The 1961 publication of Rachel Carson's book
Silent Spring signalled the beginnings of a new public awareness
of the environment ... and the impact of human development on it.
Concerns about chemical pollution gradually spawned new biochemical
research, which built on the Lab's earlier studies of radiation
effects.
Researchers focused increasingly on the cell nucleus--specifically, the genetic material that appeared most crucial to life and most vulnerable to damage. Using high-speed centrifuges first developed to enrich uranium for the Manhattan Project, ORNL biologists separated large-scale quantities of messenger RNA, whose protein-building function the Lab had deduced in 1956. The centrifuges were also adapted to separate other materials including blood, urine, and plasma from leukemia victims (leading to the Lab's discovery of virus-like particles within the leukemia plasma), and vaccines, which were purified in commercial versions of the research centrifuges. In an extension of the radiation-effects work begun years earlier, the Lab's biologists experimented with mice to investigate the health effects of chemicals such as pesticides, gasoline fumes, drugs, and tobacco.

By 1965, the growing international reputation of the Biology Division led to the creation of a graduate program in biomedical science at Oak Ridge, a joint venture of ORNL and the nearby University of Tennessee. Over the next three decades, this program would serve as a graduate and postgraduate training ground for hundreds of the nation's most promising biomedical researchers.

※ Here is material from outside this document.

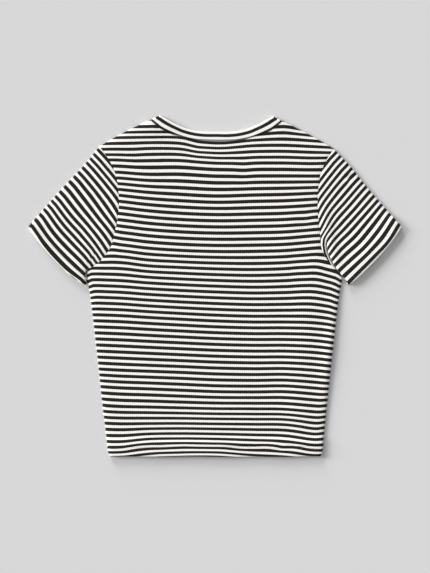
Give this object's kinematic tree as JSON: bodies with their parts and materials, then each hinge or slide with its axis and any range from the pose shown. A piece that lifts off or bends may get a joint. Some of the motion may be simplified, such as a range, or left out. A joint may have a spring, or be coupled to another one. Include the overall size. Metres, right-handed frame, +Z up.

One of the most important findings to
emerge from ORNL in the 1960s was almost accidental. To explore the
fundamental physics of radiation damage--a problem dating back to the
Lab's Manhattan Project days--two scientists laboriously programmed an
early IBM computer to simulate the billiard-ball physics of charged
atoms careening into crystalline metals. One day the computer kept
running and wouldn't stop: A particle had entered a crystal and just
kept going. The reason, they deduced, was that the particle had
entered a tunnel, or channel, within the crystal's orderly stack of
atoms. This insight paved the way, eventually, for precisely
controlled implantation of electrically active impurities within
crystals--the basis for the semiconductor chips that created the
eletronics revolution.
In the end, despite growth progress in fields such as physics and biology, ORNL finished the 1960s on a gloomy note, one that bore more than a passing resemblance to the postwar letdown of the late forties: The AEC cut the Oak Ridge breeder-reactor program by two-thirds and killed plans for a powerful new particle accelerator; over the next five years, the Lab's staff plummeted by 30 percent, from 5,500 to 3,800. Once again a changing world would require changes at ORNL. ``Our vast scientific apparatus is deployed against scientific problems,'' lamented director Weinberg at one point, ``yet what bedevils us are strongly social problems.''
Still, given the buffeting other institutions weathered in the '60s, ORNL fared remarkably well. Camelot and the ivory tower may have fallen and the nuclear dome been shaken, but, deep down, ORNL's scientific foundations held firm.